An unprecedented storm of Populist discontent arose against the big-business policies of the Southern conservative elites, who then had to adjust their political strategy. The Populist movement tried at first to build an alliance of poor whites and blacks, but the elites seized upon its vulnerability, the deeply embedded racism of the white rural poor. To divert and frustrate economic populism, the Southern elites offered up the African American as a scapegoat – the complete disenfranchisement and social segregation of American Americans as the answer to the problems of the white poor.
“The bitter violence and blood-letting recrimination of the campaigns between white conservatives and white radicals in the ’nineties had opened wounds that could not be healed by ordinary political nostrums and free-silver slogans. The only formula powerful enough to accomplish that was the magical formula of white supremacy, applied without stint and without any of the old conservative reservations of paternalism, without deference to any lingering resistance of Northern liberalism, or any fear of further check from a defunct Southern Populism.”
And it was in the late 1890s and the first decade of the 20th century that this veritable counterrevolution was put through.
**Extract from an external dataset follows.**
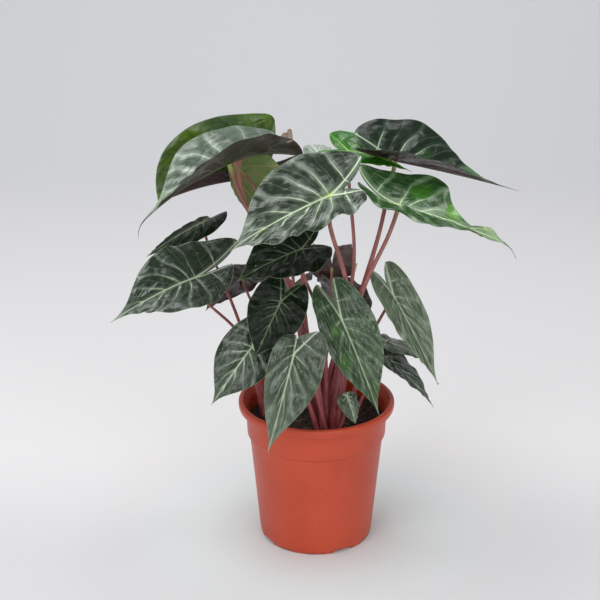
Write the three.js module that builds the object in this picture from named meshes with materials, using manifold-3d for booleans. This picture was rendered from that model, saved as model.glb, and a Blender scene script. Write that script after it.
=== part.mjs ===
// A potted aroid house plant: arrow-shaped blades on pink stalks, in a clay-coloured nursery pot of peat.
// Millimetres, +Z up. The pot stands on z = 0 with its axis on the Z axis, and -Y is the front.
import * as THREE from 'three';
import * as BufferGeometryUtils from 'three/addons/utils/BufferGeometryUtils.js';
import Module from 'manifold-3d';

const wasm = await Module();
wasm.setup();

// Pot: heights and outer radii of a 19 cm nursery pot.
const POT_HEIGHT = 180;
const RIM_RADIUS = 95;
const RIM_INNER_RADIUS = 89.3;
const RIM_DEPTH = 9.5;
const BAND_TOP_RADIUS = 86;
const BAND_FOOT_RADIUS = 84.4;
const BAND_FOOT_HEIGHT = 136;
const BODY_TOP_RADIUS = 81.4;
const BODY_TOP_HEIGHT = 133.5;
const BODY_FOOT_RADIUS = 69.4;
const BODY_FOOT_HEIGHT = 7;
const FOOT_RADIUS = 67.5;
const WALL = 2.2;
const FLOOR_HEIGHT = 5;
const FLOOR_THICKNESS = 2.4;
const FOOT_RING = 5;
const POT_SIDES = 40;
const NOTCH_HEIGHT = 4.4;
const NOTCH_ANGLE = 20;
const NOTCH_COUNT = 4;
const FIRST_NOTCH = -60;
const DRAIN_RADIUS = 5;
const DRAIN_RING = 40;
const DRAIN_COUNT = 6;
const DRAIN_SIDES = 10;

// Peat, and how the stalks stand in it.
const SOIL_HEIGHT = 159;
const SOIL_MOUND = 4;
const STALK_DEPTH = 14;
const GAP = 0.35;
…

This photo of Emancipation Day, 1905 in Richmond Virginia is thus the picture of a historical turning point and an unfolding tragedy – a last expression of the hopes and freedoms that African Americans had carried forward from the Civil War and the Reconstruction Era, which were even then in the course of being extinguished. It took till the Civil Rights movement of the 1950s and 1960s to knock down the Jim Crow regime set up at the time of this picture. It’s in the complicated aftermath of that movement that we’re now living.